Microstructure and Mechanical Properties of a Two‐Phase Mg–Li Alloy Processed By Constrained Groove Pressing

Constrained groove pressing (CGP), as a novel severe plastic deformation method, is applied to a two‐phase Mg–Li alloy at room temperature, 373 K, 423 K, and 473 K. The microstructural evolution and mechanical properties of Mg–Li alloy sheets during CGP are investigated. The optimum mechanical properties are achieved at 373 K after two passes. The tensile strength and yield strength are 157 MPa and 145 MPa, respectively, with a moderate elongation to failure of 12.4%, and the average micro‐hardness is about 63 HV. At 373 K, high‐density dislocations induced by CGP are preserved to enhance the strength and microhardness. The cross‐orientation procedure improves the deformation homogeneity and results in strength increase and ductility recovery at later stages.
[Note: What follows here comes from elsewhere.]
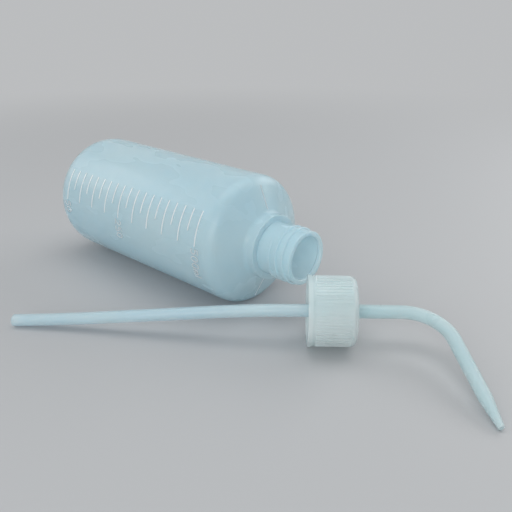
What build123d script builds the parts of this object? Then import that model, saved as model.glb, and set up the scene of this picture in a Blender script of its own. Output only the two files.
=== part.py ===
from build123d import *
import os
from math import acos, atan2, cos, degrees, hypot, pi, radians, sin, tan

# A wash bottle taken apart on a bench: the blown bottle lies on its side and the screw cap,
# with its bent spout and dip tube still in it, lies in front. Sizes are in millimetres.
# +Z is up, the bench is at Z = 0 and +X runs along the bottle's axis towards its mouth.

# Bottle
body_diameter = 71.6
body_wall = 0.9
bottle_height = 180.2
base_corner_radius = 16.0
standing_ring_width = 3.3
push_up_height = 2.5
shoulder_corner_radius = 8.0
shoulder_slope = 26.0
collar_diameter = 35.0
collar_height = 158.8
collar_root_height = 153.4
collar_fillet = 3.0
neck_diameter = 28.4
neck_bore_diameter = 25.8
mouth_bore_diameter = 23.2
lip_length = 1.8
lip_chamfer = 0.4

# Screw thread, the same on neck and cap; the blown neck shows it inside as well
thread_pitch = 4.4
thread_depth = 0.8
thread_width = 2.4
thread_flank_angle = 40.0
thread_turns = 2.7
thread_low_end = 165.6
thread_sink = 0.3
thread_fade = 0.12
thread_end_rise = 0.1
thread_sections = 17
neck_inner_thread_depth = 0.5

# Volume scale moulded on the side of the body
scale_step_volume = 25000.0
scale_lowest_height = 17.6
scale_shoulder_gap = 7.0
scale_start_angle = 52.0
short_mark_angle = 19.4
long_mark_angle = 30.7
mark_width = 0.7
mark_proud = 0.25
mark_sink = 0.2

# Screw cap, measured from its open rim
cap_length = 23.4
cap_diameter = 34.5
cap_top_thickness = 1.8
cap_corner_radius = 2.4
rim_band_diameter = 35.2
rim_band_length = 2.1
rim_groove_width = 0.6
rim_bead_width = 0.5
rib_start_gap = 0.5
rib_count = 60
rib_width = 0.9
rib_depth = 0.3
rib_end_gap = 0.5
cap_thread_clearance = 0.3
cap_thread_low_end = 5.6

# Spout
spout_root_diameter = 6.9
spout_bend_diameter = 6.6
spout_kink_diameter = 6.2
spout_tip_diameter = 2.9
spout_tip_bore_diameter = 1.5
spout_wall = 0.95
spout_rise = 22.2
spout_bend_radius = 21.7
spout_bend_angle = 81.0
spout_straight_run = 34.0
spout_tip_length = 15.8
tip_chamfer = 0.4
seal_disc_thickness = 1.4
seal_disc_clearance = 0.3
stub_diameter = 8.6
stub_length = 2.0
spigot_length = 9.0
spigot_wall = 0.8
swivel_clearance = 0.08
disc_seat_clearance = 0.1

# Dip tube
tube_diameter = 6.4
tube_wall = 0.75
tube_fit_clearance = 0.03
tube_bend_radius = 290.0
tube_straight_run = 58.0
tube_end_bend_radius = 556.0
tube_end_bend_angle = 5.0
tube_end_setback = 11.0
tube_end_slant = 12.0

# How the two halves lie on the bench
cap_axis_yaw = 40.5
mouth_behind_cap_rim = 16.6
mouth_left_of_cap_rim = 14.1

# Worked out from the sizes above
body_radius = body_diameter / 2
neck_radius = neck_diameter / 2
neck_bore_radius = neck_bore_diameter / 2
mouth_bore_radius = mouth_bore_diameter / 2
body_bore_area = pi * (body_radius - body_wall) ** 2
mark_spacing = scale_step_volume / body_bore_area
collar_width = body_radius - collar_diameter / 2
shoulder_corner_height = collar_root_height - collar_width * tan(radians(shoulder_slope))
scale_highest_height = shoulder_corner_height - scale_shoulder_gap
scale_mark_count = 1 + int((scale_highest_height - scale_lowest_height) / mark_spacing)
thread_crest_radius = neck_radius + thread_depth
rim_band_radius = rim_band_diameter / 2
rib_crest_radius = cap_diameter / 2
cap_body_radius = rib_crest_radius - rib_depth
cap_bore_radius = thread_crest_radius + cap_thread_clearance
cap_underside = cap_length - cap_top_thickness
seal_disc_radius = neck_radius + cap_thread_clearance - seal_disc_clearance
seal_disc_top = cap_underside - disc_seat_clearance
seal_disc_bottom = seal_disc_top - seal_disc_thickness
stub_end = seal_disc_bottom - stub_length
spigot_end = stub_end - spigot_length
tube_bore_radius = tube_diameter / 2 - tube_wall
spigot_radius = tube_bore_radius - tube_fit_clearance
hole_radius = spout_root_diameter / 2 + swivel_clearance
cap_axis_height = rim_band_radius

# The spout's tip rests on the bench, turned towards the front
bend_angle = radians(spout_bend_angle)
spout_fall = spout_straight_run + spout_tip_length
spout_tip_offset = spout_bend_radius * (1 - cos(bend_angle)) + spout_fall * sin(bend_angle)
spout_lean = acos((cap_axis_height - spout_tip_diameter / 2) / spout_tip_offset)
spout_roll = 180 - degrees(spout_lean)

# The dip tube's end rests on the bench too, set back: the tube bends down from the cap's rim,
# runs straight and bends back a little, and its first bend turns as far as the end needs
tube_end_drop = cap_axis_height - tube_diameter / 2
tube_end_offset = hypot(tube_end_drop, tube_end_setback)
tube_roll = 180 + degrees(atan2(tube_end_setback, tube_end_drop))
end_bend = radians(tube_end_bend_angle)
turn_in = tube_end_bend_radius * cos(end_bend) - tube_end_bend_radius - tube_bend_radius
turn_across = tube_straight_run + tube_end_bend_radius * sin(end_bend)
turn_reach = (tube_end_offset - tube_bend_radius) / hypot(turn_in, turn_across)
tube_bend = atan2(turn_across, turn_in) - acos(turn_reach)
tube_end_angle = tube_bend - end_bend
straight_start = tube_bend_radius * sin(tube_bend)
straight_drop = tube_bend_radius * (1 - cos(tube_bend))
straight_end = straight_start + tube_straight_run * cos(tube_bend)
straight_end_drop = straight_drop + tube_straight_run * sin(tube_bend)
tube_reach = straight_end + tube_end_bend_radius * (sin(tube_bend) - sin(tube_end_angle))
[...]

Increasing temperature weakens the homogeneity improvement and grain refinement with strain accumulation. The β‐Li phase is refined faster than α‐Mg phase, and grain sizes about 1 μm are observed in β‐Li phase. Dynamic recrystallization (DRX) first occurs in the soft and ductile β‐Li phase at 423 K. The grain refinement induced by DRX in β‐Li phase is counteracted by grain coarsening in α‐Mg phase, which causes no obvious enhancement of mechanical properties at higher temperatures of 423 K and 473 K.